Milton has a tendency among the Renaissance poets, I think, to give his villians reasonable perspectives. This has led people who perhaps read more simply than others (and I'm not separating literary analysts from 'philistines' here but rather some analysts and some regular folks from other analysts and other regular folks) to say that Milton himself sided with his villians. They say that Milton's hero is Satan, not Christ, and I think in reading Samson Agonistes people might be tempted to say that Milton vindicates Delilah. I do not think this is ture. I have not yet read Paradise Regained, so I suppose I cannot speak, but from what I understand of it, it can put rest to any claims that Milton sided with Satan. The hero in this one is clearly Christ, and Satan is clearly the villian. This being said, a story is more interesting when the villians are not unreasonable. Consider Lewis' The Silver Chair. Many consider The Lady of the Green Girdle to be the most dangerous of Lewis' villians because she not only comes so close to winning (both the White Witch and King Miraz get further than she does) but because it is so clear that had she broken the surface, things would have been much bleaker and harder to overthrow than under either the Witch or the Telemarine. She, after all, is far more convincing, which we see in people's reactions to Puddleglum's speech: either they cannot accept his reasoning and end up believing the witch, or upon accepting it, they are actively relieved. And I mean the readers, not the characters. This moment is a strong one, one that lasts.

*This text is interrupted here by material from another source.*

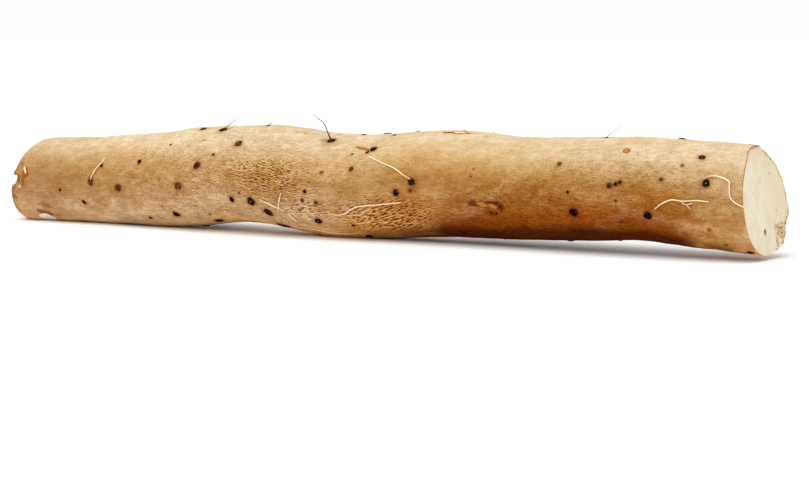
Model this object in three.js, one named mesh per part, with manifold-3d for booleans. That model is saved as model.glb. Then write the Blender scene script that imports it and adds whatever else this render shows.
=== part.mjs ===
// A cut length of Chinese yam (nagaimo) lying on its side. It is one grown tuber: a blunt natural tip at -X, a knife
// cut at +X, and a wavy body between them that touches the table at its tip end and under its middle.
// Millimetres, +Z up. The origin is on the table, under the middle of the tuber's bounding box.
import * as THREE from "three";
import Module from "manifold-3d";

const wasm = await Module();
wasm.setup();

// The body from the tip end to just past the cut. Each station is a section across X: its place along the tuber,
// how far its centre lies to the side and above the table, and half its width and height.
const STATIONS = [
  { x: -198, side: 2.0, height: 22.9, halfWidth: 24.2, halfHeight: 23.1 },
  { x: -165, side: 2.8, height: 23.1, halfWidth: 24.8, halfHeight: 23.8 },
  { x: -120, side: 2.2, height: 24.6, halfWidth: 26.6, halfHeight: 25.5 },
  { x: -95, side: 0.8, height: 27.0, halfWidth: 27.8, halfHeight: 26.3 },
  { x: -66, side: -1.4, height: 29.7, halfWidth: 27.4, halfHeight: 25.6 },
  { x: -42, side: -2.4, height: 29.3, halfWidth: 27.6, halfHeight: 26.2 },
  { x: -8, side: -1.8, height: 26.5, halfWidth: 28.4, halfHeight: 26.9 },
  { x: 18, side: -0.4, height: 26.7, halfWidth: 28.6, halfHeight: 26.7 },
  { x: 48, side: 1.6, height: 29.0, halfWidth: 28.4, halfHeight: 27.2 },
  { x: 70, side: 2.2, height: 29.8, halfWidth: 28.0, halfHeight: 26.7 },
  { x: 105, side: 1.2, height: 29.1, halfWidth: 26.8, halfHeight: 25.4 },
  { x: 150, side: -1.2, height: 30.7, halfWidth: 26.2, halfHeight: 25.0 },
  { x: 174, side: -1.8, height: 31.5, halfWidth: 25.8, halfHeight: 24.6 },
  { x: 200, side: -0.6, height: 29.2, halfWidth: 26.2, halfHeight: 25.2 },
  { x: 245, side: 2.0, height: 26.2, halfWidth: 26.4, halfHeight: 25.3 },
];
const RINGS_PER_STATION = 5;
const POINTS_AROUND = 56;

// The natural tip: a cap this long, a little blunter than half an ellipsoid, with its apex below the body's middle.
const CAP_LENGTH = 25;
const CAP_RINGS = 9;
const CAP_BLUNTNESS = 0.8;
const CAP_DROP = 7.5;

// The section wanders out of round by a low three-lobed wave that turns along the tuber.
const LOBES = 3;
const LOBE_SHARE = 0.03;
const LOBE_TURN_LENGTH = 395;

// The knife cut leans back at the top and crosses the tuber's middle here. On the far side the last of the flesh
// snapped instead of being cut, and left a low lip.
const CUT = { x: 229.6, height: 27.7, leanBackDeg: 6.3, swingDeg: 2.2 };
const LIP = { startsAtSide: 14, steepnessDeg: 3 };
const OFFCUT_SIZE = 120;

// The tip carries an old wound where a side root tore away.
const WOUND = { x: -217.5, side: -14.8, height: 23, length: 22, depth: 7.6, width: 6.4, turnDeg: 42 };
const WOUND_SEGMENTS = 16;

// The table flattens the lowest places by a fraction of a millimetre.
const TABLE_SIZE = 600;
const TABLE_THICKNESS = 20;

const SKIN = { color: 0xc99f68, roughness: 0.72, metalness: 0 };

// The centre and the half sizes run through the stations as two smooth curves that share their X.
function bodyCurves() {
  const centre = STATIONS.map((s) => new THREE.Vector3(s.x, s.side, s.height));
  const girth = STATIONS.map((s) => new THREE.Vector3(s.x, s.halfWidth, s.halfHeight));
  return [centre, girth].map((points) => new THREE.CatmullRomCurve3(points, false, "catmullrom", 0.5));
}

// Every ring as { x, side, height, halfWidth, halfHeight }, from the tip to past the cut.
function sectionRings() {
  const [centre, girth] = bodyCurves();
  const start = STATIONS[0];
  const rings = [];
  for (let i = 1; i < CAP_RINGS; i++) {
    const angle = ((i / CAP_RINGS) * Math.PI) / 2;
    const share = Math.sin(angle) ** CAP_BLUNTNESS;
    rings.push({
      ...start,
      x: start.x - CAP_LENGTH * Math.cos(angle),
      height: start.height - CAP_DROP * Math.cos(angle) ** 2,
      halfWidth: start.halfWidth * share,
      halfHeight: start.halfHeight * share,
    });
  }
  const steps = (STATIONS.length - 1) * RINGS_PER_STATION;
  for (let i = 0; i <= steps; i++) {
    const middle = centre.getPoint(i / steps);
    const half = girth.getPoint(i / steps);
    rings.push({ x: middle.x, side: middle.y, height: middle.z, halfWidth: half.y, halfHeight: half.z });
  }
  return rings;
}

// The closed surface of the uncut tuber: an apex, the rings, and a flat end past the cut.
function tuberGeometry() {
  const rings = sectionRings();
  const last = rings[rings.length - 1];
  const positions = [STATIONS[0].x - CAP_LENGTH, STATIONS[0].side, STATIONS[0].height - CAP_DROP];
  for (const ring of rings) {
    const lobePhase = ((ring.x - STATIONS[0].x) / LOBE_TURN_LENGTH) * 2 * Math.PI;
    for (let k = 0; k < POINTS_AROUND; k++) {
      const angle = (k / POINTS_AROUND) * 2 * Math.PI;
      const out = 1 + LOBE_SHARE * Math.cos(LOBES * angle + lobePhase);
      positions.push(
        ring.x,
        ring.side + ring.halfWidth * out * Math.cos(angle),
        ring.height + ring.halfHeight * out * Math.sin(angle),
      );
    }
  }
  positions.push(last.x, last.side, last.height);

  const endCentre = positions.length / 3 - 1;
  const at = (ring, k) => 1 + ring * POINTS_AROUND + (k % POINTS_AROUND);
  const index = [];
  for (let k = 0; k < POINTS_AROUND; k++) {
    index.push(0, at(0, k + 1), at(0, k));
    index.push(endCentre, at(rings.length - 1, k), at(rings.length - 1, k + 1));
    for (let r = 0; r < rings.length - 1; r++) {
      index.push(at(r, k), at(r, k + 1), at(r + 1, k));
      index.push(at(r + 1, k), at(r, k + 1), at(r + 1, k + 1));
    }
  }
  const geometry = new THREE.BufferGeometry();
  geometry.setAttribute("position", new THREE.Float32BufferAttribute(positions, 3));
  geometry.setIndex(index);
  return geometry;
}

// An indexed geometry with shared vertices as a solid, placed by an optional matrix.
function solidOf(geometry, matrix = new THREE.Matrix4()) {
  const placed = new THREE.BufferGeometry();
  placed.setAttribute("position", geometry.getAttribute("position").clone().applyMatrix4(matrix));
  return new wasm.Manifold(
    new wasm.Mesh({
      numProp: 3,
      vertProperties: Float32Array.from(placed.getAttribute("position").array),
      triVerts: Uint32Array.from(geometry.getIndex().array),
    }),
  );
}

// A box as an indexed geometry of eight shared corners, with its lowest X face on X = 0.
function blockGeometry(length, width, height) {
  const corners = [];
  for (const x of [0, length]) {
    for (const y of [-width / 2, width / 2]) {
      for (const z of [-height / 2, height / 2]) {
        corners.push(x, y, z);
      }
    }
  }
  const faces = [
    [0, 1, 3, 2], [4, 6, 7, 5], [0, 4, 5, 1], [2, 3, 7, 6], [0, 2, 6, 4], [1, 5, 7, 3],
  ];
  const geometry = new THREE.BufferGeometry();
  geometry.setAttribute("position", new THREE.Float32BufferAttribute(corners, 3));
  geometry.setIndex(faces.flatMap(([a, b, c, d]) => [a, b, c, a, c, d]));
  return geometry;
}

// What the knife and the snap take off: everything that is past both of their planes.
function offcut() {
  const block = blockGeometry(OFFCUT_SIZE, OFFCUT_SIZE, OFFCUT_SIZE);
  const radians = THREE.MathUtils.degToRad;
  const plane = (side, swingDeg) => {
    const turn = new THREE.Euler(0, -radians(CUT.leanBackDeg), radians(swingDeg), "ZYX");
    const matrix = new THREE.Matrix4().makeRotationFromEuler(turn);
    return matrix.setPosition(CUT.x, side, CUT.height);
  };
  const knife = solidOf(block, plane(0, CUT.swingDeg));
  const snap = solidOf(block, plane(LIP.startsAtSide, -LIP.steepnessDeg));
  return knife.intersect(snap);
}

// The wound's hollow, a flattened ellipsoid laid across the tip.
function woundHollow() {
  const rows = WOUND_SEGMENTS / 2;
  const positions = [0, 0, 1];
  for (let i = 1; i < rows; i++) {
    const tilt = (i / rows) * Math.PI;
    for (let k = 0; k < WOUND_SEGMENTS; k++) {
      const turn = (k / WOUND_SEGMENTS) * 2 * Math.PI;
      positions.push(Math.sin(tilt) * Math.cos(turn), Math.sin(tilt) * Math.sin(turn), Math.cos(tilt));
    }
  }
  positions.push(0, 0, -1);
  const bottom = positions.length / 3 - 1;
  const at = (row, k) => 1 + row * WOUND_SEGMENTS + (k % WOUND_SEGMENTS);
  const index = [];
  for (let k = 0; k < WOUND_SEGMENTS; k++) {
    index.push(0, at(0, k), at(0, k + 1));
    index.push(bottom, at(rows - 2, k + 1), at(rows - 2, k));
    for (let r = 0; r < rows - 2; r++) {
      index.push(at(r, k), at(r + 1, k), at(r, k + 1));
      index.push(at(r + 1, k), at(r + 1, k + 1), at(r, k + 1));
    }
  }
  const geometry = new THREE.BufferGeometry();
  geometry.setAttribute("position", new THREE.Float32BufferAttribute(positions, 3));
  geometry.setIndex(index);
  const matrix = new THREE.Matrix4()
    .makeRotationZ(THREE.MathUtils.degToRad(WOUND.turnDeg))
    .scale(new THREE.Vector3(WOUND.depth / 2, WOUND.length / 2, WOUND.width / 2))
    .setPosition(WOUND.x, WOUND.side, WOUND.height);
  return solidOf(geometry, matrix);
}

function table() {
  const block = blockGeometry(TABLE_SIZE, TABLE_SIZE, TABLE_THICKNESS);
  const matrix = new THREE.Matrix4().setPosition(-TABLE_SIZE / 2, 0, -TABLE_THICKNESS / 2);
  return solidOf(block, matrix);
}

// A solid's surface as a three.js geometry.
function geometryOf(solid) {
  const mesh = solid.getMesh();
  const geometry = new THREE.BufferGeometry();
  geometry.setAttribute("position", new THREE.Float32BufferAttribute(mesh.vertProperties, mesh.numProp));
  geometry.setIndex(new THREE.Uint32BufferAttribute(mesh.triVerts, 1));
  geometry.computeVertexNormals();
  return geometry;
}

function makeTuber() {
  const solid = solidOf(tuberGeometry()).subtract(offcut()).subtract(woundHollow()).subtract(table());
  const tuber = new THREE.Mesh(geometryOf(solid), new THREE.MeshStandardMaterial(SKIN));
  tuber.name = "tuber";
  return tuber;
}

const tuber = makeTuber();
const box = new THREE.Box3().setFromBufferAttribute(tuber.geometry.getAttribute("position"));
const middle = box.getCenter(new THREE.Vector3());
tuber.position.set(-middle.x, -middle.y, -box.min.z);

const yam = new THREE.Group();
yam.add(tuber);

export default yam;
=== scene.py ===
"""Looks of a cut length of Chinese yam: its skin, root scars, rootlets, loose flakes and cut flesh.

Lengths are in millimetres in the row's frame: +X towards the cut end, +Z up, the table at z = 0. A place on
the skin is its x and its turn, in degrees up from level on the front (-Y) side: 90 is the top, -90 the
underside and 180 the back.
"""

import itertools
import logging
import math
import random
from collections.abc import Iterable, Sequence
from dataclasses import dataclass, field
from enum import Enum
from typing import Any, TypeAlias

import bpy
import numpy as np
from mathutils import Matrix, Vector
from mathutils.bvhtree import BVHTree


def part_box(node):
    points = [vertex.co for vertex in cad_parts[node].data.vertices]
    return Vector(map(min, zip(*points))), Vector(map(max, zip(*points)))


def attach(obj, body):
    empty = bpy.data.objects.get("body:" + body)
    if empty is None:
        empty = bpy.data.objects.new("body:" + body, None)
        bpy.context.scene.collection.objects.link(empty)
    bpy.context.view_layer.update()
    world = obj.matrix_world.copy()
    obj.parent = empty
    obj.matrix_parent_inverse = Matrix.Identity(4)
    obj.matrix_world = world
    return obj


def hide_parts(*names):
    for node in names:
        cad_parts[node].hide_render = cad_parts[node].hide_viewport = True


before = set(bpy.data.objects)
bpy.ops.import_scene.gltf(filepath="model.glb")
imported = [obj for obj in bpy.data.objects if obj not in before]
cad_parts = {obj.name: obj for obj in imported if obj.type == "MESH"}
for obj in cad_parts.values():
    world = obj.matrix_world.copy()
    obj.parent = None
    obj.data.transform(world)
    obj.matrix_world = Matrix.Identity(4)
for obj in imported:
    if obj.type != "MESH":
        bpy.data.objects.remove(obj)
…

But back to Milton. I do not think he vindicates Delilah, but he does make her a more engaging character than he may have. I am still not sure how much the chorus' dismissal of her 'showing her true colours in the end' (as a traitor) reflects Milton's own attitudes towards her. It doesn't really matter in the end, though. The chorus doesn't quite have it right about her, after all. She did wrong, yes, but I can understand her, I can feel for her. I think that her last defiant speech to Samson, claiming she is proud of what she did, is a reaction to her rejection of her. I think that she really did want his forgiveness, that she truly was contrite. I can empathize with her on this. She made a horrible, horrible mistake, and now it's too late to go back. I, for one, feel bad for her. I, for one, forgive.

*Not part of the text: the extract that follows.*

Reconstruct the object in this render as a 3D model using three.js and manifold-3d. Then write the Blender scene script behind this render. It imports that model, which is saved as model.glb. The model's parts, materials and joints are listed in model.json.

There are readers who wouldn't, who would say that you sow what you reap and that it's her own bloody fault, no complaining now. These are the people who don't sympathize with Northumberland in 2 Henry IV as he mourns his son's death; yes, Hotspur died because his father was a rebel and a coward and Hotspur himself was a rebel and rash, but his son is dead. This requires pity. The fact is, if people who screwed up don't get our pity, then we all deserve whatever horrors come to us and have no place lamenting to others. We have all made enormous errors that, if combined with bad luck, would have destroyed ourselves and those around us. We have simply been lucky, or good liars. All of us. Delilah made a mistake, and paid for it; her mistake may have been worse than any of ours, but it is different only is magnitude and consequence, not quality. So I say, yes, she is a villianess, but she deserves our pity, too. If we can get past the prose, I like to think Samson Agonistes shows us a pathetic (in the original meaning, "deserving of pathos") Delilah, but of course I realize that there are many, many readers who won't spare her their empathy anyway, because they are so in the habit of dispensing judgement.

3) Stephen Leacock's Sunshine Sketches of a Litte Town

I loved this book. The back described it as a blend of the idyllic and ironic, and I had thought that impossible. It turns out it was quite possible. It's about a small Ontario town after the turn of the century but before WWI. It's both grand and small; the very humble matters of Mariposa are elevated to historically-shaking heights. Leacock manages to blend affection and ridicule perfectly, such that the townsfolk's foibles are presented good-naturedly. I recommend this book to anyone at all. I would in particular like to hear what a city-person thinks of it; after all, I align myself with the rural every time. My perspective of this book would be different from someone else's.
This book, for the most part, sits in a timeless past. Leacock wrote the novel as taking place twenty years before its writing, before the Great War and the Depression he was writing from. I suspect that even for him it had a sense of idyllic history, of nostalgia, of the world the way it was. For him, it was the world as it was when he was a boy; for us, now, we have never seen the world this way.
At least, not in this time period. But small towns don't change much in their structure, except perhaps in becoming gradually more anonymous as times go by. One way or another, the small town of Mariposa is in ways similar to small towns today. In ways it's dissimilar, too, but if you watch Corner Gas or read books by Stephen King, you might already have a feel for the small town mentality. In fact, I'd go so far as to say that Corner Gas is a modern, televised Sunshine Sketches of a Little Town at heart. The point is, there is something timeless about Mariposa. It chugs on and on and remains virtually the same, while the urban 'important' world morphs yearly. The big, urban world may change as it likes, but I wonder how much of its change is sustained or generated by the actions of the little, rural world it ignores. Perhaps the election in Mariposa means nothing at all by itself, but the elections of all the Mariposas in Canada combined... well, I am forced to think that those matter quite a bit, really. Seen as a very small part of a very large whole, perhaps Mariposa is after all just as grand as it thinks it is.
Perhaps we all are.

1 comment:

Cait said...

I really liked Sunshine Sketches of a Little Town too.